In conclusion it should be observed that the defendants below, who are the appellants here, insisted in the lower court that it had no jurisdiction, and the same contention is renewed here. This contention is founded upon the fact that Charles Lyon, the curator, is a citizen of the state of Missouri, of which state the defendants below are also citizens, and that the requisite diversity of citizenship, for that reason, is not shown. This contention was overruled by the trial court, and its action in that regard meets with our approval. In the state of Missouri, from which Lyon derived his appointment as curator, the curator of an insane person is not vested with the title to his ward's real property, and actions of ejectment in that state and other actions of a like nature to recover the possession of real property must be brought in the name of the insane person, or in the name of the insane person acting by and through his curator.
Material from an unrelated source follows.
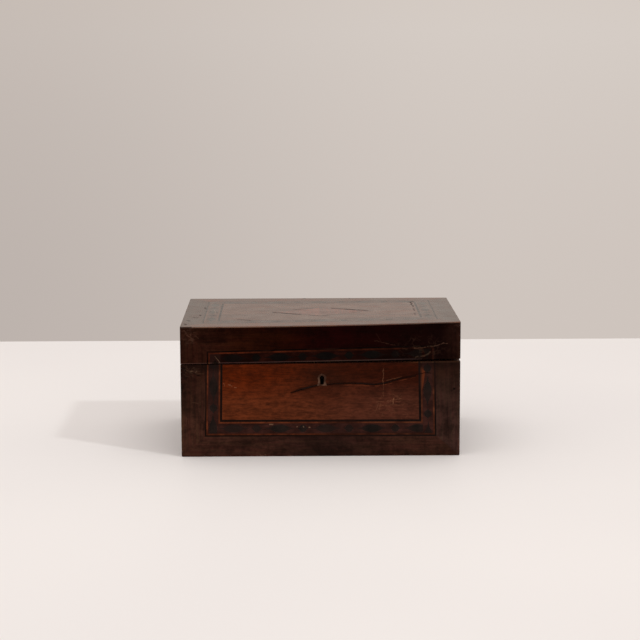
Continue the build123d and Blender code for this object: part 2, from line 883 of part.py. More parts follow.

Reed v. Wilson, 13 Mo. 29; Allen v. Ranson, 44 Mo. 263. As the curator of an insane person is not, by virtue of his appointment, vested with the title to his ward’s realty, but is merely a custodian or bailiff of the ward’s personal property, an action like the one at bar must, of necessity, -be brought in the name of the insane person, or in the name of the insane person by his curator, and the jurisdiction of the federal courts *552in such eases should be determined with reference to the citizenship of the insane person, rather than by the citizenship of the curator.

It results from the foregoing that the decree of the lower court must be reversed. It is so ordered, and that the case be remanded to the circuit court, with directions to dismiss the bill of complaint.